Knowing she can’t compete price-wise with Petco, Petland
and other superstores, she decided to “offer what people want, offer it at a fair price, and educate,”
she said. “I don’t have my money sitting on the shelves. I don’t use credit terms–-I
pay cash for everything. If I’m not selling it, I don’t need to buy it.”

She also expanded
grooming hours from three half-days to seven days a week and four nights.

“Not everybody
can come in weekdays between 9 and 2,” she said. “People work for a living, so you have to cater to that.”
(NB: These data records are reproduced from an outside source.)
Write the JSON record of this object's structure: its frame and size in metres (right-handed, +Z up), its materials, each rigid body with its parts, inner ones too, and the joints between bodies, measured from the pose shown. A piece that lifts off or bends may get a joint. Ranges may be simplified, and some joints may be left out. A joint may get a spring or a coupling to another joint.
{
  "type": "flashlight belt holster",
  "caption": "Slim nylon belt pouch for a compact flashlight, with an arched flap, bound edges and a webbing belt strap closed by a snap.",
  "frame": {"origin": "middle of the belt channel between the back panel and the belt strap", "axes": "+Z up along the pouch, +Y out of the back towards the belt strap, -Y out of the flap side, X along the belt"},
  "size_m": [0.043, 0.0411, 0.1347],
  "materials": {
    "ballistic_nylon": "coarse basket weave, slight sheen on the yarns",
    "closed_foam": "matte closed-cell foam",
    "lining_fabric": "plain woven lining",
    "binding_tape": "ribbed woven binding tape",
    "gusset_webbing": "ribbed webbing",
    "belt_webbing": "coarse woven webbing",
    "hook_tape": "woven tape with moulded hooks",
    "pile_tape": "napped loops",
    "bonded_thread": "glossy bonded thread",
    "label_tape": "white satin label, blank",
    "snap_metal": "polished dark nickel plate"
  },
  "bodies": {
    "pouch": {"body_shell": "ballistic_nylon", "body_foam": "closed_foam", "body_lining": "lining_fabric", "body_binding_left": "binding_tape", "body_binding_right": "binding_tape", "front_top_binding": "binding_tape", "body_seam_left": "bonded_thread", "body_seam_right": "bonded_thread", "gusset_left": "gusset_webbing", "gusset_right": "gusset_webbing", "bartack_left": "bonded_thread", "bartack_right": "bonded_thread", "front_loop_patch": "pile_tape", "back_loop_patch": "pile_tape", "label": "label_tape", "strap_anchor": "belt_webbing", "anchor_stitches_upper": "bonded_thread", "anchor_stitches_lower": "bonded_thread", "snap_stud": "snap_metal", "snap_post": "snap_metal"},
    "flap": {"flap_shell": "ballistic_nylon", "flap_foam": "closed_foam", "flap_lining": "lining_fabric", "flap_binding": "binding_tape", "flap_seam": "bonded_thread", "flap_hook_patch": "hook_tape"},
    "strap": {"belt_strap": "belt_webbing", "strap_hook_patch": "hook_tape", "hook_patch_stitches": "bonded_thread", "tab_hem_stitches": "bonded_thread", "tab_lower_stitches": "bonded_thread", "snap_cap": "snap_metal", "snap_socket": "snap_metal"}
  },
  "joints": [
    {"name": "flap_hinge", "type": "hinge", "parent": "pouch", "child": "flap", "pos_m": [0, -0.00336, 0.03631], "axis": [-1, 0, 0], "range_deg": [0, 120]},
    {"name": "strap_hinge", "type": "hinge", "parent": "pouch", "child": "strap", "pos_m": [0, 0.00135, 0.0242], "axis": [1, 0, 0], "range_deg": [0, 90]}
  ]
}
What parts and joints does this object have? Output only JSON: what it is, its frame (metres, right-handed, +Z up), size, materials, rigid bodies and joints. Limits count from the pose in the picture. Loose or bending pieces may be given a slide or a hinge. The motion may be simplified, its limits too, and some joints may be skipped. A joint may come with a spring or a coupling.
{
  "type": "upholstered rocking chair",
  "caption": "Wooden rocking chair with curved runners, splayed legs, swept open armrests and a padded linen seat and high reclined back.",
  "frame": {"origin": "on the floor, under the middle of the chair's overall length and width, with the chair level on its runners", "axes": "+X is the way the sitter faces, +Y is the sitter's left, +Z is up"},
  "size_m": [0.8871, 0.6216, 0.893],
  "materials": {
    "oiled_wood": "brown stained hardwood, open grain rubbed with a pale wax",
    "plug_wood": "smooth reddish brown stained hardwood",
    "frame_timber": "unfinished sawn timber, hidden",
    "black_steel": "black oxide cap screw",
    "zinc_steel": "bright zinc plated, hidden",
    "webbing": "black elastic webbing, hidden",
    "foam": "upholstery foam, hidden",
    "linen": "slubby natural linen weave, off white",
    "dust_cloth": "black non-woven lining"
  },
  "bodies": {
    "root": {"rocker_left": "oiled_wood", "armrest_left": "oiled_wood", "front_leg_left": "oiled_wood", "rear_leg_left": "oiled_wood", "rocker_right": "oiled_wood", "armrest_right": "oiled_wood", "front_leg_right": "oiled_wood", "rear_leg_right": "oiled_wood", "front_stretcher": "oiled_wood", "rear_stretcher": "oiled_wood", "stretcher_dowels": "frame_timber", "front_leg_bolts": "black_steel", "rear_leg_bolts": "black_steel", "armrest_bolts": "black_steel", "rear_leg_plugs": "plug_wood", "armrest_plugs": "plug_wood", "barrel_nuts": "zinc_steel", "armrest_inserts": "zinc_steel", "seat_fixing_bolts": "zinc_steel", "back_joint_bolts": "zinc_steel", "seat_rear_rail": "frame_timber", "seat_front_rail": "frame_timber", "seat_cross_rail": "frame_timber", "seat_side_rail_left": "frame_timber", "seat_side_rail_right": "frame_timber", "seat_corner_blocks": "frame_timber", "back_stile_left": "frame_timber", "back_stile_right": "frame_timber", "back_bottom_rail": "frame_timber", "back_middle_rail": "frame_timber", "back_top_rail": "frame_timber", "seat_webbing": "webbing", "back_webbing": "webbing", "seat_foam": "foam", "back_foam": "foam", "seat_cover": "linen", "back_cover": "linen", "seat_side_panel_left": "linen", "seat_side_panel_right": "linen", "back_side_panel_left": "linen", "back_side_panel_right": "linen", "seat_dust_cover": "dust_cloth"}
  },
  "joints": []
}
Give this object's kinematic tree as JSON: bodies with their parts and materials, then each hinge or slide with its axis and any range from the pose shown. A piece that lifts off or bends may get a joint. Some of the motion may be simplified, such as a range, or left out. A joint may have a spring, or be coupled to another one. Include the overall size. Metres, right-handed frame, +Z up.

Early on, some employees bristled at the new hours and ways of doing business. Melson is the kind of person who
wants everyone to like her, so that was tough.

“I can’t be everybody’s
friend,” she acknowledged, recalling advice she received from a customer: “‘If you
can’t fire your grandmother, you cannot own a business.’”

“And,” she said, “he
was right.”

Mike Miller, sales manager for Chart Pet Nutrition & Supplies
in Indianapolis, provides Purrs & Gurrs with pet food and other products.

“The best way
to sum up Cristi is: I’ve been in her stores and she makes it fun for customers and she’s a fun person to do business
with,” Miller said. “I think the customers enjoy buying from her because of that. Cristi’s a success because
of her happy-go-lucky personality.”

These days, Melson’s biggest issue is time management. She has
the two stores and, earlier this year, bought a Higher Grounds coffee shop in the same strip mall as the Olio Road Purrs &
Gurrs. She rechristened that store Gourmet Grounds of Geist, a coffeehouse and café.

So she often finds
herself working seven days a week—she hired a personal assistant to help—and has delayed plans to open a third
store in Carmel.

“The kiss of death for a small business is two things: absentee ownership and growing
too fast,” she said.

Melson said the best way to ensure success is to build long-term
relationships with her customers. So she makes time for them. Gretchen Neal, who lives in Fishers, started
using Purrs & Gurrs when it was just a dog-walking business. She now buys food and treats for her
yellow lab, Maggie, at Purrs & Gurrs, and still uses the dog-walking service.